A second incident happened three days later at another basketball game, when a player on the opposing team got a bad scrape on her leg. Since no one else was helping her, Hill said, he went over to give her some first aid. That team’s coach objected, and when another official intervened and told Hill to leave, the official, according to Hill, gave him a little shove — something the official denies doing but that witnesses corroborate. The argument escalated, police were called, and Hill agreed to leave and not come back.
A few days later, Hill met with Cooper, who told him that he’d been issued a warning for criminal trespass and that he was banned from attending school events.
There have been other hassles between Hill and Lake Worth school officials since then. He admittedly snuck into one football game and was asked to leave. And in 2004, when Hill went to a “Meet the Coaches” event and started asking questions about what precautions the football coaches were taking to prevent their players from getting heatstroke, at least one of the coaches called Cooper afterward to complain about Hill’s aggressive attitude. Friends of Hill’s who were at the meeting said he did nothing out of line.

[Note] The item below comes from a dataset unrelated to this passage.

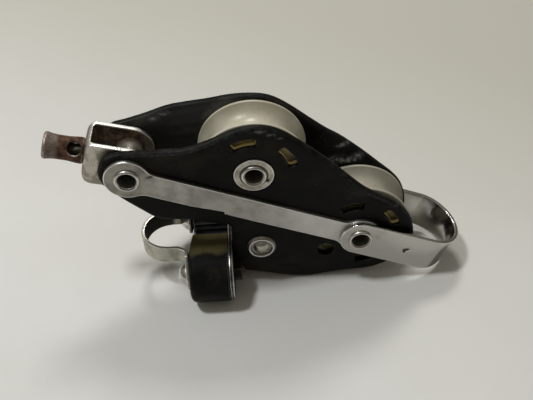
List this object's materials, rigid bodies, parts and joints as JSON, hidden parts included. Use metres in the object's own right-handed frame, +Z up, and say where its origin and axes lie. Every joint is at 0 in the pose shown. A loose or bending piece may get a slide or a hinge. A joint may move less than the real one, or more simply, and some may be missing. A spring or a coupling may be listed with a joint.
{
  "type": "fiddle block",
  "caption": "Sailing fiddle block: sheaves in line between black cheeks, a swivelling head post on a yoke, a becket bow and a cam cleat with its fairlead that grips the rope.",
  "frame": {"origin": "middle of the head axle, on the block's middle plane", "axes": "+Y along the axles, from the front cheek to the rear cheek; +Z up as the block rests on a table; +X from the head towards the becket"},
  "size_m": [0.1951, 0.0662, 0.0973],
  "materials": {
    "cheek_plastic": "weathered moulded nylon, dusty, edges rubbed grey",
    "cam_plastic": "dusty black plastic",
    "sheave_plastic": "ivory acetal, semi-gloss, dirty near the hub",
    "strap_steel": "dull stainless, fine scratches along the strap",
    "becket_steel": "polished stainless, bright at the bow",
    "axle_steel": "turned stainless, bright rims",
    "fitting_steel": "bright stainless",
    "yoke_steel": "dull stainless with brown dirt in the corners",
    "fairlead_steel": "dull stainless strip with bright edges",
    "rusty_steel": "brown rust over steel, bright worn tip rim"
  },
  "bodies": {
    "block": {"front_cheek": "cheek_plastic", "rear_cheek": "cheek_plastic", "front_strap": "strap_steel", "rear_strap": "strap_steel", "becket": "becket_steel", "head_axle": "axle_steel", "head_sheave_axle": "axle_steel", "tail_sheave_axle": "axle_steel", "head_sheave_bush": "axle_steel", "tail_sheave_bush": "axle_steel", "axle_washers": "axle_steel", "head_bush": "fitting_steel", "cleat_rivet": "fitting_steel", "rivet_cups": "fitting_steel", "cleat_spacer": "fitting_steel", "cleat_bracket": "yoke_steel", "cleat_plate": "fitting_steel", "cam_bushes": "fitting_steel", "cam_springs": "fitting_steel", "cleat_screws": "fitting_steel", "cleat_nuts": "fitting_steel", "fairlead": "fairlead_steel"},
    "head_sheave": {"head_sheave": "sheave_plastic"},
    "tail_sheave": {"tail_sheave": "sheave_plastic"},
    "yoke": {"head_yoke": "yoke_steel"},
    "swivel": {"swivel_post": "rusty_steel", "swivel_pin": "yoke_steel"},
    "near_cam": {"near_cam": "cam_plastic"},
    "far_cam": {"far_cam": "cam_plastic"}
  },
  "joints": [
    {"name": "yoke_swing", "type": "hinge", "parent": "block", "child": "yoke", "pos_m": [0, 0, 0], "axis": [0, 1, 0], "range_deg": [-73, 87]},
    {"name": "post_swivel", "type": "hinge", "parent": "yoke", "child": "swivel", "pos_m": [-0.02806, 0, 0.00826], "axis": [-0.9593, 0, 0.2823], "continuous": true},
    {"name": "head_sheave_spin", "type": "hinge", "parent": "block", "child": "head_sheave", "pos_m": [0.05554, 0, -0.00333], "axis": [0, 1, 0], "continuous": true},
    {"name": "tail_sheave_spin", "type": "hinge", "parent": "block", "child": "tail_sheave", "pos_m": [0.10453, 0, -0.04523], "axis": [0, 1, 0], "continuous": true},
    {"name": "near_cam_turn", "type": "hinge", "parent": "block", "child": "near_cam", "pos_m": [0.0313, -0.019, -0.0604], "axis": [1, 0, 0], "range_deg": [0, 45], "stiffness_Nm_per_rad": 0.05, "springref_deg": -28.65},
    {"name": "far_cam_turn", "type": "hinge", "parent": "block", "child": "far_cam", "pos_m": [0.0313, 0.019, -0.0604], "axis": [-1, 0, 0], "range_deg": [0, 45], "stiffness_Nm_per_rad": 0.05, "springref_deg": -28.65}
  ]
}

Hill has been trying to get the ban lifted ever since. A school district attorney said Hill’s lawyer has been told what he needs to do to be allowed to go to his children’s games and school functions again. But his attorney, Monica Cooper, said Hill has never received any list of actions needed to get his status changed.

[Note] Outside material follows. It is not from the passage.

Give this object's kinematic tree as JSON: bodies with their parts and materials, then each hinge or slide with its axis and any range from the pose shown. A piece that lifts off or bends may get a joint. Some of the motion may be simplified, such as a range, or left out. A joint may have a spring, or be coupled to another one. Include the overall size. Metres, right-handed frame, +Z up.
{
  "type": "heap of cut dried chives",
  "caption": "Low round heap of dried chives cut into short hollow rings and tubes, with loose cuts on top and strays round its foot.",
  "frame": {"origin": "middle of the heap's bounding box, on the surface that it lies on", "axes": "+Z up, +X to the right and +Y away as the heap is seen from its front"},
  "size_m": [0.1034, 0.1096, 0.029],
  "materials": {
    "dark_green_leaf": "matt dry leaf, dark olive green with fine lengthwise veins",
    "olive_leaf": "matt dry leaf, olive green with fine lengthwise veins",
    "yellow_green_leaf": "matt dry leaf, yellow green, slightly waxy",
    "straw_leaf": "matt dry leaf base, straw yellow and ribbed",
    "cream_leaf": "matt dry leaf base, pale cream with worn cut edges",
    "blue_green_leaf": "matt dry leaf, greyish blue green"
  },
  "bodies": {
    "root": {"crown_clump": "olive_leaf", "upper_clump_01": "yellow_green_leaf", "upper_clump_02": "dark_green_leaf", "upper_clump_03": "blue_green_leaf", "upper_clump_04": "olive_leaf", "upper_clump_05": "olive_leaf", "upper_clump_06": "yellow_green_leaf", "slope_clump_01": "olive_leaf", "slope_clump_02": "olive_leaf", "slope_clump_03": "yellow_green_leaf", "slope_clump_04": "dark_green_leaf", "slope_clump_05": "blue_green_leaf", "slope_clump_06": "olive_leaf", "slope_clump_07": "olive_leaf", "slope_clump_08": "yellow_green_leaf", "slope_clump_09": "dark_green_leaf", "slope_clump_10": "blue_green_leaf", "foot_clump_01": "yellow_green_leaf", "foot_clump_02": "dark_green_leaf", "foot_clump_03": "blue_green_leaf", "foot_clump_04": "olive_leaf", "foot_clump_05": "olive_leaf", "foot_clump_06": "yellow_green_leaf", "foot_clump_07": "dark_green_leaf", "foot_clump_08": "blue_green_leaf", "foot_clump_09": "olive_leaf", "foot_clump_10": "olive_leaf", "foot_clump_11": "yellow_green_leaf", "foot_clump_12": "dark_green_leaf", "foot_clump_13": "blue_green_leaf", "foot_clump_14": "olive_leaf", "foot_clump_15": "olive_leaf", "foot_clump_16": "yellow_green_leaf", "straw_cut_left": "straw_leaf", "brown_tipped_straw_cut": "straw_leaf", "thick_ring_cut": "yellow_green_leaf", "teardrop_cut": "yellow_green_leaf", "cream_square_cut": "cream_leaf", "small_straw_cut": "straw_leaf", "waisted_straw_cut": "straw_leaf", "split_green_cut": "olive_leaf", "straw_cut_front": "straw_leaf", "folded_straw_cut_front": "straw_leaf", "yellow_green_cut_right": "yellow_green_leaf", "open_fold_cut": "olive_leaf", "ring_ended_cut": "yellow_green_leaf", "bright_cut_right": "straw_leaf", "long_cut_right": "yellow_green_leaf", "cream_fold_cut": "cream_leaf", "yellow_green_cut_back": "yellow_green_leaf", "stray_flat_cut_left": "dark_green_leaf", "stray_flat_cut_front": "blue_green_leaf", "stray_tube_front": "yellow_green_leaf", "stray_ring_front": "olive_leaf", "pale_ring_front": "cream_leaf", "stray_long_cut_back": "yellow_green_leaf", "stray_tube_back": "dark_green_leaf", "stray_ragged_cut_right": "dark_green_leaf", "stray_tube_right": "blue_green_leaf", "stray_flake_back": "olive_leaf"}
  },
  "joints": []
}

Hill’s friends and supporters say that Lake Worth school officials’ reactions have been unfair and as overblown in their treatment of Hill as school officials think Hill himself has been. His friends believe problems with the district stem from the simple fact of his size, and the shadow of the 1999 incident in which Hill, as part of the North Richland Hills SWAT team, shot and killed 25-year-old Troy Davis, son of author Barbara Davis, in a raid on the author’s home. The cops were there because an informant had said the younger Davis was growing marijuana; police were told that Davis was armed and dangerous. When police broke in, Davis indeed had a gun; Hill shot him twice. The shooting was found to be legal, but Hill was outspoken in criticizing his department’s use of the SWAT team on what turned out to be the unverified word of an informant, and he left the force several months later. A civil suit filed on behalf of the Davis family, alleging that the police may have planted the gun, is still working its way through the courts.

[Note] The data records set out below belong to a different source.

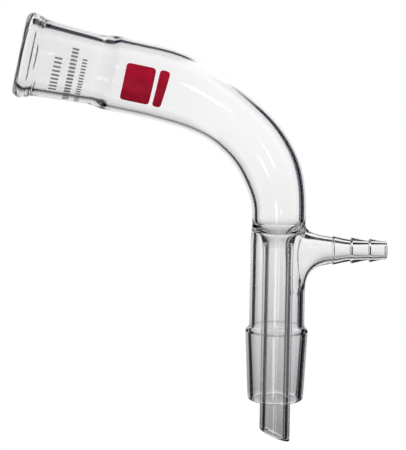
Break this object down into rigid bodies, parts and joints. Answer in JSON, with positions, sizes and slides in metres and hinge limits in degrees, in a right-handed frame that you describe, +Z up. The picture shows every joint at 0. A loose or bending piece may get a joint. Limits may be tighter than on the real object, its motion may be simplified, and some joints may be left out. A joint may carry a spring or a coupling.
{
  "type": "vacuum take-off adapter",
  "caption": "Bent vacuum take-off adapter of clear blown glass, with a tapered socket, a tapered cone round a slanted drip tube, and a barbed side arm.",
  "frame": {"origin": "centre of the bounding box on the surface the adapter lies on", "axes": "+Z up from that surface; -Y along the lower arm, from the ring seal to the drip tube's tip; +X towards the side arm"},
  "size_m": [0.1114, 0.1282, 0.0251],
  "materials": {
    "borosilicate_glass": "clear, blown and fire-polished",
    "red_enamel": "fired enamel, satin",
    "grey_enamel": "thin fired enamel, matt"
  },
  "bodies": {
    "root": {"adapter": "borosilicate_glass"}
  },
  "joints": []
}
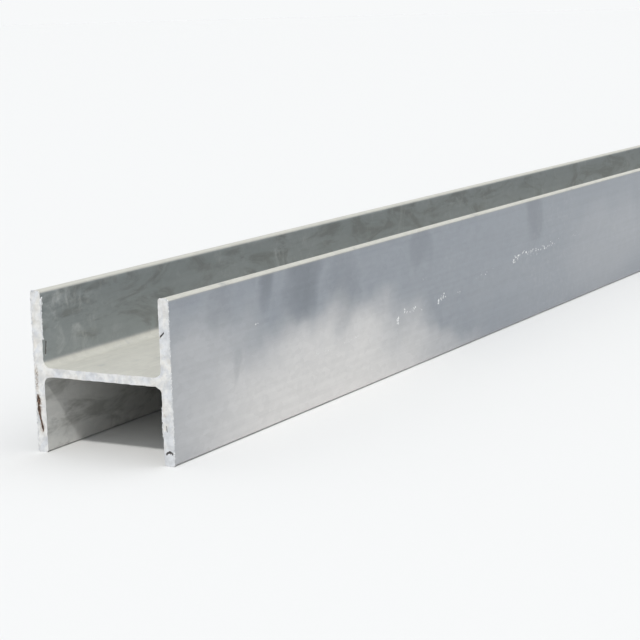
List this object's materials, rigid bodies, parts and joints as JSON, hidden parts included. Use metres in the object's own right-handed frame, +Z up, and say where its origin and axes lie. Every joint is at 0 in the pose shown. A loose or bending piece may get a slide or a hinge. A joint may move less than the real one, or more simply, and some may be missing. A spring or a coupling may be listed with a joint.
{
  "type": "steel h-beam",
  "caption": "Hot-dip galvanised steel H-beam: parallel flanges joined by a level web with rounded roots, cut square at the ends, for columns, frames and floor beams.",
  "frame": {"origin": "halfway along the bar and halfway between the flanges, on the plane that the lower flange tips rest on", "axes": "+X along the bar, +Y from the front flange through the web to the back flange, +Z up, square to the web"},
  "size_m": [6, 0.15, 0.15],
  "materials": {
    "galvanised_steel": "hot-dip galvanised, dull satin zinc with a faint spangle and cloudy patches"
  },
  "bodies": {
    "root": {"h_beam": "galvanised_steel"}
  },
  "joints": []
}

School district attorney Lynn Rossi Scott, asked about Hill, responded, “Oh, the murderer.” In defending the school district’s actions, she referred to the Troy Davis shooting and to an incident during SWAT team training at Fort Hood when Hill and others, horsing around, dropped their trousers for a picture; instead of mooning the camera like the others, Hill shows his genitals. A female SWAT team member, who saw neither the photo nor the actual incident, filed harassment charges over it, but the case was dismissed. And Scott also mentioned a case in which she said Hill “pulled a man out of a car and beat him half to death.” Records show that the man, mentally ill, off his medication, and prone to violence, had gotten out of his car and hit Hill in the face. Hill got out, knocked the man down, and had witnesses call police. Hill was not charged with any crime.
Wade Miller, whose son attends the same school as Hill’s children, says that the ban has hurt more than just Hill and his kids. “He’s the guy that’s rooting for every kid, even on the opposing team, to do well,” he said.
Hill’s friend and former SWAT team partner Greg Crane says he’s seen Hill at his best — “which I respect a great, great deal” — as well as at his worst. “And at his worst he is nowhere near the monster that the district is trying to make him out to be. All he wants to do is look out for the kids.”